Tonight, as part of the Theatre Passe Muraille Buzz Festival, The Original Norwegian and Praxis Theatre will be presenting a 20 minute reading from our new collaboration, You Should Have Stayed Home. After tonight’s reading, the piece will be developed further with a workshop in May, and we are proud to announce that we have been offered an opportunity to present the full piece in August this year as part of the 2011 SummerWorks Festival.

Based on a Facebook note called “How I Got Arrested and Abused at G20 in Toronto, Canada”, You Should Have Stayed Home details how Tommy Taylor experienced the billion dollar G20 in Toronto in the summer of 2010, with the good times including processed cheese slices, condom balloons, and the total dismissal of his civil rights. You can read the entire Facebook note here.

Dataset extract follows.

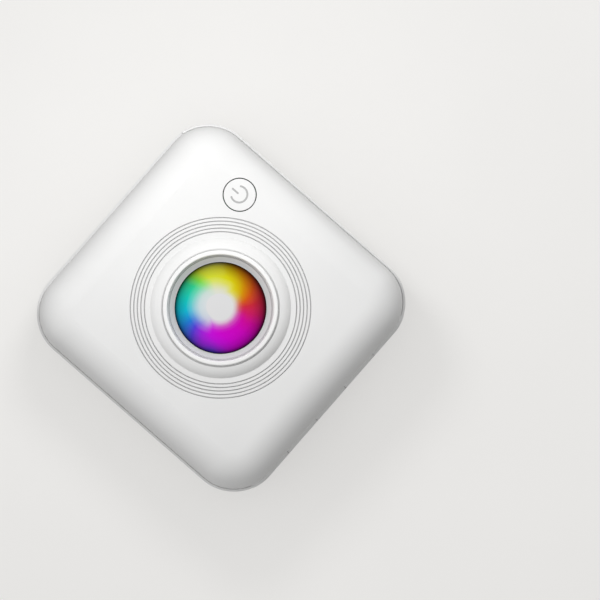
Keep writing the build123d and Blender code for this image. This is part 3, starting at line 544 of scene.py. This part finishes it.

For more information about tonight’s reading at the Buzz Festival, take a moment to RSVP to our Facebook Event. If you’d like more information about the team collaborating on this piece, you might be interested in an earlier Google Chat between the writer Tommy Taylor, and the director Michael Wheeler, which can be found here.

Tommy was also the subject of a 5th Estate Episode, which can be seen in its entirety here. We hope to see some of you at the Buzz Festival tonight, and look forward to receiving feedback on the work. If you can’t attend, but would like to be kept informed about the show as it is developed and presented, send us an email to info@praxistheatre.com.

The essentials for tonight:
Theatre Passe Muraille
16 Ryerson Avenue, Toronto
7:30pm
Come out and support the other great artists showing there work tonight as well!

February 25, 2011, by
17 comments

“You Should have Stayed Home” the documentary airs tonight on CBC. The play gets workshopped this spring and presented soon after.

by Michael Wheeler

How I Got Arrested and Abused at the G20 in Toronto, is one of the first Facebook notes I can think of that practically everyone I knew had read or had at least heard about. Says a little about the circles I move in, but whatever. I had never met its author, Tommy Taylor, but I knew he was in theatre, and I remember taking a little pride in the fact that the person who had responded most scathingly and appropriately through social media to the G20 debacle was one of us.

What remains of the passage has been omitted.